To change the number of applicants in the pool, just set the variable val numberOfSecretaries
to whatever value you want.
Then we run the simulation for each stopping point 1 million times and save the number of times the best candidate was selected for each stopping point in the IntArray resultArray
fun main() {
val resultArray = IntArray(100) {
0
}
for (percent in 1..100) {
for (x in 1..1000000) {
if (simulateFindingBestSecretary(percent)) {
resultArray[percent - 1]++
}
}
println(resultArray.contentToString())
}
}
The complete code for the experiment can be found in this GitHub gist
Result:
I have plotted the result of the experiment on a column chart below
-
100 Applicants:
For the simulation with 100 applicants, I got the start below and the maximum number of times the best candidate was selected for all the stoppages was 371238 this happened when we selected 36% of the candidate as the stopping point.
-
1000 Applicants
With 1000 applicants the maximum time the best applicant was selected was 369144 and this happened when we stopped searching after interviewing 37% of the applicants.
Link to Spreadsheet of result and graph
The result from the two simulations and the resulting graphs shows meets the judging criteria that we mentioned earlier
- The total number of times the best candidate is selected for the 1 million times the experiment was run should be maximum when we select the next best candidate after considering 37% of the total applicants.
- For other stoppage points further away from 37%, there should be a considerable drop in the total number of times the best candidate is selected.

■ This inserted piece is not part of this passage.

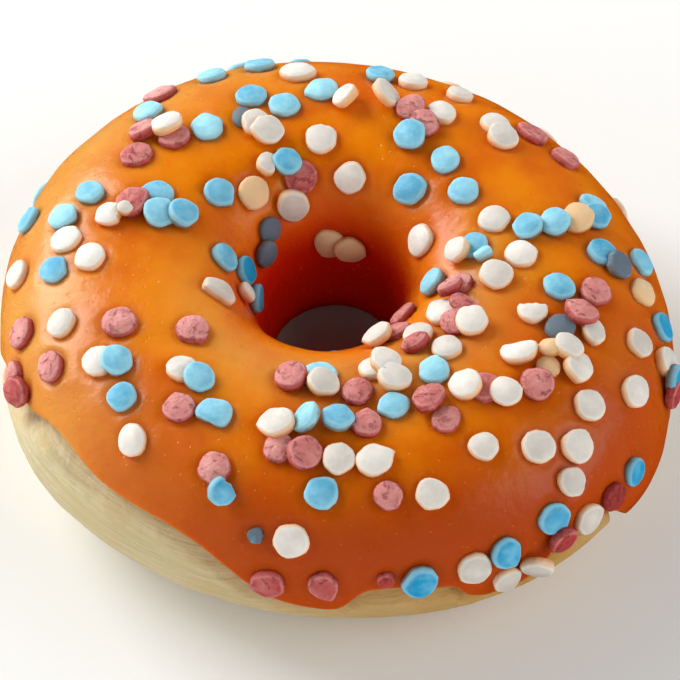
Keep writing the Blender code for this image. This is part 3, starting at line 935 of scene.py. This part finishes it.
def turn_of(graph):
    """The turn of a sprinkle, in a geometry tree."""
    return graph.node("FunctionNodeEulerToRotation", {}, {0: named(graph, "turn", "FLOAT_VECTOR")})


def reshape_outline(graph, shape, unevenness):
    """Push each drop's rim in and out by chance, draw some out to a point and break some off."""
    x, y, _ = graph.axes(named(graph, "local", "FLOAT_VECTOR"))
    apart = named(graph, "shade") * OUTLINE_VARIETY
    noise = graph.noise(graph.vector(x + apart, y, 0.0), *OUTLINE_NOISE) - 0.5
    point = named(graph, "point") * exponential(y * y * -POINT_SHARPNESS) * (x > 0.0)
    grown = noise * unevenness + point
    jagged = graph.noise(graph.vector(x + apart, y, BREAK_NOISE_LEVEL), *BREAK_NOISE) - 0.5
    cut = larger(x - named(graph, "broken") - jagged * BREAK_JAGGEDNESS, 0.0)
    move = graph.vector(x * grown - cut, y * grown, 0.0)
    move = graph.vector_math("MULTIPLY", move, named(graph, "size", "FLOAT_VECTOR"))
    offset = graph.node("FunctionNodeRotateVector", {}, {0: move, 1: turn_of(graph)})
    return graph.node("GeometryNodeSetPosition", {}, {"Geometry": shape, "Offset": offset})


def build_sprinkles(name, places, drop, material, crumble):
    """All the sprinkles of one kind: drops laid on their places, each a little out of round."""
    inputs = {"Drop": drop, "Crumble": crumble, "Unevenness": OUTLINE_UNEVENNESS, "Material": material}
    graph, given = geometry_tree(name, inputs)
    here = graph.node("GeometryNodeInputPosition")
    template = store(graph, object_shape(graph, given["Drop"]), "local", "FLOAT_VECTOR", here)
    shape = graph.node("GeometryNodeInstanceOnPoints", {}, {
        "Points": given["Geometry"], "Instance": template,
        "Rotation": turn_of(graph), "Scale": named(graph, "size", "FLOAT_VECTOR"),
    })
    shape = graph.node("GeometryNodeRealizeInstances", {}, {0: shape})
    shape = reshape_outline(graph, shape, given["Unevenness"])
    noise = graph.noise(here, *CRUMBLE_NOISE) - 0.5
    shape = lift_points(graph, shape, noise * given["Crumble"])
    shape = shade_smooth(graph, shape)
    end_tree(graph, shape, given["Material"])
    return run_tree(name, graph, inputs, places)


def shader_graph(name, look):
    """A new material's graph and its shader node, with the numbers and colours that are the same all over."""
    material = bpy.data.materials.new(name)
    material.use_nodes = True
    shader = material.node_tree.nodes["Principled BSDF"]
    for label, setting in look.items():
        shader.inputs[label].default_value = setting
    return material, Graph(material.node_tree), shader


def feed(graph, shader, **values):
    """Link values to the shader's sockets, with spaces for underscores in their names."""
    for label, value in values.items():
        graph.tree.links.new(value.socket, shader.inputs[label.replace("_", " ")])


def attribute(graph, name, output="Fac"):
    """An attribute by name, in a material."""
    return graph.node("ShaderNodeAttribute", {"attribute_name": name}, {}, output)


def object_place(graph):
    """Where a shaded point lies on the object."""
    return graph.node("ShaderNodeTexCoord", {}, {}, "Object")


def relief_normal(graph, height, distance):
    """The normal of a shallow relief."""
    return graph.node("ShaderNodeBump", {}, {"Strength": 1.0, "Distance": distance, "Height": height})


def icing_material():
    """Glossy orange icing: paler on the lit flank and lip as a painted sheen, and redder as painted shade
    where it is low, most at the front, and in the hole.

    It is deeper in colour round the sprinkles as painted shade, thin at its edges, and has fine specks and
    pores.
    """
    material, graph, shader = shader_graph("icing", {
        "Subsurface Weight": 0.5, "Subsurface Radius": (1.0, 0.18, 0.02), "Subsurface Scale": 3.5 * MM,
        "IOR": 1.42, "Specular IOR Level": 0.42,
    })
    here = object_place(graph)
    over = attribute(graph, "over")
    cloud = fade(graph.noise(here, *ICING_CLOUDS), *ICING_CLOUD_FADE)
    base = graph.mix_colour(cloud, ICING_DEEP, ICING_LIGHT)
    # Painted sheen on the flank and lip, partly in clouds.
    pale = attribute(graph, "pale") * (cloud * ICING_SHEEN_CLOUDS + (1.0 - ICING_SHEEN_CLOUDS))
    base = graph.mix_colour(pale, base, ICING_SHEEN)
    # Painted shade low on the side, most at the front.
    low = fade(over, *ICING_LOW_SHADE_FADE) * attribute(graph, "pooled")
    base = graph.mix_colour(low, base, ICING_LOW_SHADE)
    # Painted shade round each sprinkle, deeper in colour where the icing meets it.
    ring = fade(attribute(graph, "near"), *ICING_SPRINKLE_SHADE_FADE)
    base = graph.mix_colour(ring * ICING_SPRINKLE_SHADE_SHARE, base, ICING_SPRINKLE_SHADE)
    # Painted deep red shade in the hole, darker still on the side that the key light reaches.
    hole_shade = graph.mix_colour(attribute(graph, "lit"), ICING_HOLE_SHADE, ICING_HOLE_LIT_SIDE_SHADE)
    base = graph.mix_colour(fade(over, *ICING_HOLE_SHADE_FADE), base, hole_shade)
    thin = fade(attribute(graph, "edge"), *ICING_THIN_FADE)
    base = graph.mix_colour(thin * ICING_THIN_SHARE, base, ICING_THIN)
    specks = fade(graph.cells(here, SPECK_SCALE), *SPECK_FADE)
    base = graph.mix_colour(specks * SPECK_SHARE, base, ICING_LIGHT)
    smoothest, change = ICING_GLOSS
    rough = graph.noise(here, *ICING_GLOSS_NOISE) * change + smoothest
    pores = graph.noise(here, *ICING_PORES) * ICING_PORE_DEPTH + graph.noise(here, *ICING_DIMPLES)
    normal = relief_normal(graph, pores - specks * SPECK_DEPTH, ICING_GRAIN)
    feed(graph, shader, Base_Color=base, Roughness=rough, Normal=normal)
    return material


def dough_material():
    """Pale matt dough with fine streaks round the ring, browner towards the base and on one side."""
    material, graph, shader = shader_graph("dough", {
        "Subsurface Weight": 0.3, "Subsurface Radius": (1.0, 0.6, 0.3), "Subsurface Scale": 2.0 * MM,
        "IOR": 1.4, "Specular IOR Level": 0.25,
    })
    here = object_place(graph)
    along = attribute(graph, "along", "Vector")
    streak = graph.noise(along, *DOUGH_STREAK_NOISE)
    patch = graph.noise(here, *DOUGH_PATCHES)
    base = graph.mix_colour(fade(streak, *DOUGH_STREAK_FADE), DOUGH_SHADE, DOUGH_PALE)
    warm = fade(patch, *DOUGH_WARM_FADE)
    base = graph.mix_colour(warm * DOUGH_WARM_SHARE, base, DOUGH_WARM)
    least, change = DOUGH_BROWN_PATCHES
    # Browner at the front, in patches.
    base = graph.mix_colour(attribute(graph, "browned") * (patch * change + least), base, DOUGH_BROWN)
    fried = fade(abs(attribute(graph, "over") - BASE_HEIGHT), *DOUGH_FRIED_FADE)
    base = graph.mix_colour(fried * DOUGH_FRIED_SHARE, base, DOUGH_FRIED)
    smoothest, change = DOUGH_GLOSS
    crumb = graph.noise(here, *DOUGH_CRUMBS) * DOUGH_CRUMB_DEPTH + streak + graph.noise(here, *DOUGH_PITS)
    normal = relief_normal(graph, crumb, DOUGH_GRAIN)
    feed(graph, shader, Base_Color=base, Roughness=patch * change + smoothest, Normal=normal)
    return material


def sprinkle_material(name, shades, gloss, grain, cracked, stained):
    """A pressed sugar finish: grainy, cracked with painted shade in the cracks, paler outwards, paler where
    it faces the light as painted light, and stained by icing at rim and foot.
    """
    material, graph, shader = shader_graph(name, {
        "Subsurface Weight": 0.15, "Subsurface Radius": (1.0, 0.7, 0.5), "Subsurface Scale": 1.0 * MM,
        "IOR": 1.45, "Specular IOR Level": 0.35,
    })
    here = object_place(graph)
    x, y, z = graph.axes(attribute(graph, "local", "Vector"))
    reach = (x * x + y * y) ** 0.5
    deep, pale, stain, filmed, dark = shades
    blot = graph.noise(here, *BLOTS)
    # Painted light: paler the more the sprinkle faces the light, with some tone by chance.
    shade = (attribute(graph, "shade") - SHADE_MIDDLE) * SHADE_CONTRAST
    tone = fade(blot, *BLOT_FADE) * BLOT_SHARE + shade
    base = graph.mix_colour(smaller(larger(tone, 0.0), 1.0), deep, pale)
    base = graph.mix_colour(fade(reach, *PALE_REACH_FADE) * PALE_SHARE, base, pale)
    rim = fade(reach + (blot - 0.5) * RIM_WANDER, *RIM_FADE)
    base = graph.mix_colour(rim * stained, base, stain)
    # Painted shade in the cracks, which are also dents in the relief.
    crack = fade(graph.noise(here, *CRACKS), *CRACK_FADE) * cracked
    base = graph.mix_colour(crack, base, dark)
    film = attribute(graph, "film") * fade(blot, *FILM_FADE)
    base = graph.mix_colour(film * FILM_SHARE, base, filmed)
    foot = fade(z - (blot - 0.5) * FOOT_WANDER, *FOOT_FADE)
    base = graph.mix_colour(foot * FOOT_SHARE, base, stain)
    rough = blot * SPRINKLE_GLOSS_CHANGE + gloss
    fine = graph.noise(here, *SUGAR_GRAINS) * SUGAR_GRAIN_DEPTH + graph.noise(here, *SUGAR_LUMPS) - crack
    feed(graph, shader, Base_Color=base, Roughness=rough, Normal=relief_normal(graph, fine, grain))
    return material


def floor_material():
    """A plain pale floor."""
    material, graph, shader = shader_graph("floor", {"Roughness": 0.9, "Specular IOR Level": 0.1})
    soft = graph.noise(object_place(graph), *FLOOR_CLOUDS)
    feed(graph, shader, Base_Color=graph.mix_colour(soft, FLOOR_LIGHT, FLOOR_WHITE))
    return material


def add_floor():
    """The floor the doughnut rests on."""
    mesh = bpy.data.meshes.new("floor")
    corners = [(x * FLOOR_SIZE, y * FLOOR_SIZE, 0.0) for x, y in ((-1, -1), (1, -1), (1, 1), (-1, 1))]
    mesh.from_pydata(corners, [], [(0, 1, 2, 3)])
    mesh.materials.append(floor_material())
    floor = bpy.data.objects.new("floor", mesh)
    floor.visible_glossy = False
    bpy.context.scene.collection.objects.link(floor)


def add_light(name, bearing, elevation, distance, size, power, tint):
    """A square soft light that points at the doughnut."""
    data = bpy.data.lights.new(name, "AREA")
    data.shape = "SQUARE"
    data.size = size
    data.energy = power
    data.color = tint
    light = bpy.data.objects.new(name, data)
    bearing = math.radians(bearing)
    elevation = math.radians(elevation)
    flat = math.cos(elevation)
    side = Vector((flat * math.cos(bearing), flat * math.sin(bearing), math.sin(elevation)))
    light.location = side * distance
    light.rotation_mode = "QUATERNION"
    light.rotation_quaternion = side.to_track_quat("Z", "Y")
    bpy.context.scene.collection.objects.link(light)


def add_world():
    """A pale sky, dimmer towards its top. Shiny surfaces don't mirror it."""
    world = bpy.data.worlds.new("world")
    world.use_nodes = True
    graph = Graph(world.node_tree)
    _, _, rise = graph.axes(graph.node("ShaderNodeTexCoord", {}, {}, "Generated"))
    sky = world.node_tree.nodes["Background"]
    sky.inputs["Color"].default_value = SKY_COLOUR
    bright = (1.0 - rise * rise * SKY_DIMMING) * fade(rise, *SKY_TOP_FADE)
    world.node_tree.links.new((bright * bright * SKY_STRENGTH).socket, sky.inputs["Strength"])
    world.cycles_visibility.glossy = False
    bpy.context.scene.world = world


def add_camera():
    """A long lens from the front, a little above half way up."""
    data = bpy.data.cameras.new("camera")
    data.sensor_width = SENSOR_WIDTH
    data.lens = FOCAL_PIXELS / PICTURE_SIZE * SENSOR_WIDTH
    data.shift_x = 0.5 - PICTURE_CENTRE[0] / PICTURE_SIZE
    data.shift_y = PICTURE_CENTRE[1] / PICTURE_SIZE - 0.5
    data.clip_start, data.clip_end = CAMERA_CLIP
    rise = math.radians(CAMERA_ELEVATION)
    roll = math.radians(CAMERA_ROLL)
    back = Vector((0.0, -math.cos(rise), math.sin(rise)))
    up = Vector((0.0, math.sin(rise), math.cos(rise)))
    right = Vector((1.0, 0.0, 0.0))
    rolled_right = right * math.cos(roll) + up * math.sin(roll)
    rolled_up = up * math.cos(roll) - right * math.sin(roll)
    camera = bpy.data.objects.new("camera", data)
    camera.rotation_mode = "QUATERNION"
    camera.rotation_quaternion = Matrix((rolled_right, rolled_up, back)).transposed().to_quaternion()
    camera.location = Vector((*CENTRE_SHIFT, SIDE_HEIGHT)) + back * CAMERA_DISTANCE
    bpy.context.scene.collection.objects.link(camera)
    bpy.context.scene.camera = camera


def build_doughnut():
    """Dough, icing and the three kinds of sprinkle, each over the solid it stands for."""
    chance = random.Random(SEED)
    sprinkles = laid_sprinkles(chance)
    for number, oddness in ODD_SPRINKLES.items():
        sprinkles[number].oddness = oddness
    spread_sprinkles(chance, sprinkles)
    lift_stacked(sprinkles)
    drop = drop_template()
    uneven = random.Random(SEED + 1)
    made = []
    for name, (letters, shades, gloss, grain, cracked, stained, crumble) in SPRINKLE_KINDS.items():
        chosen = [sprinkle for sprinkle in sprinkles if sprinkle.letter.lower() in letters]
        material = sprinkle_material(name, shades, gloss, grain, cracked, stained)
        places = place_mesh(name + " places", chosen, uneven)
        piece = build_sprinkles(name, places, drop, material, crumble)
        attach(piece, "root")
        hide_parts("icing")
        made.append(piece)
    bpy.data.objects.remove(drop)
    all_sprinkles = joined_copy(made)
    icing = build_icing(icing_material(), all_sprinkles)
    bpy.data.objects.remove(all_sprinkles)
    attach(icing, "root")
    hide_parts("icing")
    dough = build_dough(dough_material())
    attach(dough, "root")
    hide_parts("dough")


def joined_copy(pieces):
    """One plain mesh of several pieces, to measure distances to."""
    shape = bmesh.new()
    for piece in pieces:
        shape.from_mesh(piece.data)
    mesh = bpy.data.meshes.new("all sprinkles")
    shape.to_mesh(mesh)
    shape.free()
    joined = bpy.data.objects.new("all sprinkles", mesh)
    bpy.context.scene.collection.objects.link(joined)
    return joined


def build_stage():
    """Floor, lights, sky and camera."""
    add_floor()
    add_world()
    for name, light in LIGHTS.items():
        add_light(name, *light)
    add_camera()
    bpy.context.scene.view_settings.view_transform = "Standard"


build_doughnut()
build_stage()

Point two is apparent from the shape of the graph, points farther away from the 37% mark have less likelihood of yielding the best result.
Conclusion
A 37% chance of making the correct decision might be relatively low especially for decisions that we would have to make once, also, the problem statement for the Secretary problem is a simplified version of most of The Optimal Stopping Problem, we would face but it is still fascinating that there are simple mathematical solutions to decision-making problems like this. Some other variations to the problem and their solution can be found in the Wikipedia article.